• Bible Films Blog

    Looking at film interpretations of the stories in the Bible - past, present and future, as well as preparation for a future work on Straub/Huillet's Moses und Aron and a few bits and pieces on biblical studies.

    Matt Page


    Friday, July 28, 2006

    Godspell (1973) Scene Guide

    In finishing my 30-film scene guide spreadsheet, I recently revisited Godspell (1972). The film calls itself "A Musical Based Upon The Gospel According To St. Matthew", and so I have prioritised referencing Matthew’s gospel rather than Mark’s as I normally do. I've also listed the times, and the song titles are italicised.
    [0 min] Prologue - (Gen 1)
    [1 min] John the Baptist - (Matt 3:1-12)
    Prepare ye the way of the Lord
    [9 min] Baptism of Jesus - (Matt 3:13-17)
    Save the people
    [14 min] Fulfil the Law - (Matt 5:17-20)
    [17 min] Pharisee & Publican - (Luke 18:10-14)
    [18 min] Settling Disputes - (Matt 5:23-26)
    [19 min] Unmerciful Servant - (Matt 18:23-35)
    Day by day
    [24 min] Eye for Eye - (Matt 5:38-42)
    [25 min] Sheep and Goats - (Matt 25:31-46)
    [27 min] Lamp for the Body - (Matt 6:23)
    [28 min] Two Masters - (Matt 6:24)
    Turn Back O Man
    [33 min] Good Samaritan - (Luke 10:30-37)
    [35 min] Giving Alms - (Matt 6:1-4)
    [36 min] Rich Man & Lazarus - (Luke 16:19-31)
    Bless the Lord
    [42 min] Beatitudes - (Matt 5:3-12)
    All for the Best
    [49 min] Love your Enemies - (Matt 5:43-48)
    [50 min] Parable of the Sower - (Matt 13:3-8, 18-23)
    All Good Gifts
    [53 min] Consider the Lilies - (Matt 6:28-30)
    [56 min] Prodigal Son - (Luke 15:11-32)
    [62 min] Ask Seek & Knock - (Matt 7:9-12)
    [63 min] You are the Light of the World - (Matt 5:13-16)
    Light of the World
    [65 min] Question on Authority - (Matt 21:23-27)
    [66 min] Taxes to Caesar - (Matt 22:15-22)
    [67 min] Greatest Commandment - (Matt 22:34-40)
    [67 min] Seven Woes - (Matt 23:1-39)
    Alas for You
    By my Side
    [74 min] Betrayal of Judas - (Matt 26:14-16)
    Beautiful City
    [78 min] Last Supper - (Matt 26:17-35)
    On the Willows
    [84 min] Gethsemane - (Matt 26:36-46)
    [85 min] Temptation - (Matt 4:1-11)
    [86 min] Arrest - (Matt 26:47-56)
    [88 min] Death - (Matt 27:45-50)
    [92 min] Burial - (Matt 27:57-61)
    Long Live God
    The first thing that is obvious from the above is that not all of the incidents and quotes come from Matthew’s gospel. In addition to two of the songs being loosely based on Psalms, a number of pieces of teaching that are included are from Luke’s gospel. This has led Richard Walsh to claim that the film is more of a version of Q than of Matthew, as it also contains no birth narratives, miracles or prophetic actions. The argument is a little more complicated than that, but even in this simplified form it’s an interesting observation. Certainly, it's one of the Jesus films with the least amount of "action", and no miracles.

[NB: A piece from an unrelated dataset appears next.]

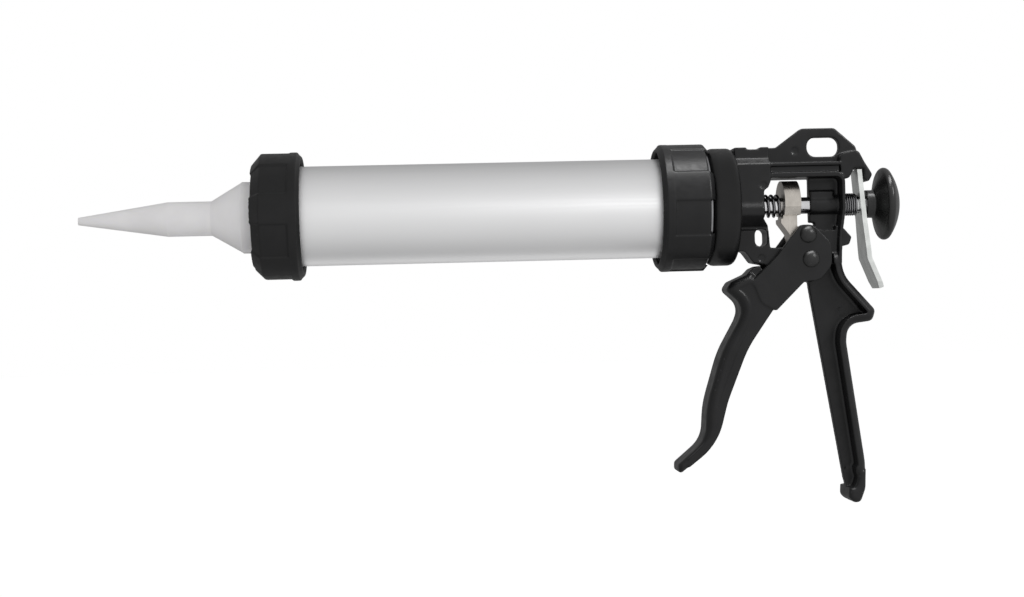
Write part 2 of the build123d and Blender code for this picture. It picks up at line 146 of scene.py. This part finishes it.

    Despite the ongoing popularity of the stage show, the film itself is generally poorly regarded, due to the extent to which it has dated, and the campiness of the film. One other weakness is the way which the script inadvertently breaks the natural narrative arc of the gospel story. Jesus’s confrontation with the religious authorities is depersonalized – his harshest critic is a bizarre robotic creature. The ruling authority is represented by the police, but it is unclear why they wish to see him dead, or how they manage to electrocute someone on a fence (particularly when they are not in contact with the ground). In short Jesus’s death is stripped of its meaning, and is not invested with any new meaning. He appears to die for no other reason than that is what happened in the original story.

    That said, the way the burial / resurrection is handled is far more interesting. Whilst it denies the traditional resurrection, it does visualise a more Bultmannian theory on the resurrection. For Bultmann and those who developed his theories, Jesus remained dead, but the stories of his life were carried to the people, and inspired them with his continuing presence. Here we see Jesus remain dead, but his followers literally carry his body onto the deserted streets of New York. Suddenly as they round a corner they merge into a huge crowd that has suddenly appeared. It's not my personal view of the resurrection, but it's one that has a certain degree of theological insight.

    This is one of only three films to cover the story of the Rich Man and Lazarus, the other two being Il Messiah, and The Revolutionary. It's an interesting parable, not least because many hold it was one Jesus adopted and put a twist into his adaptation, rather than an original. The setting for this parable is one of the high points of the film visually, using a long stair case which extends from an underground room, to the top of a monument. The camera shots up the steps from the rich man's point of view underground are impressive.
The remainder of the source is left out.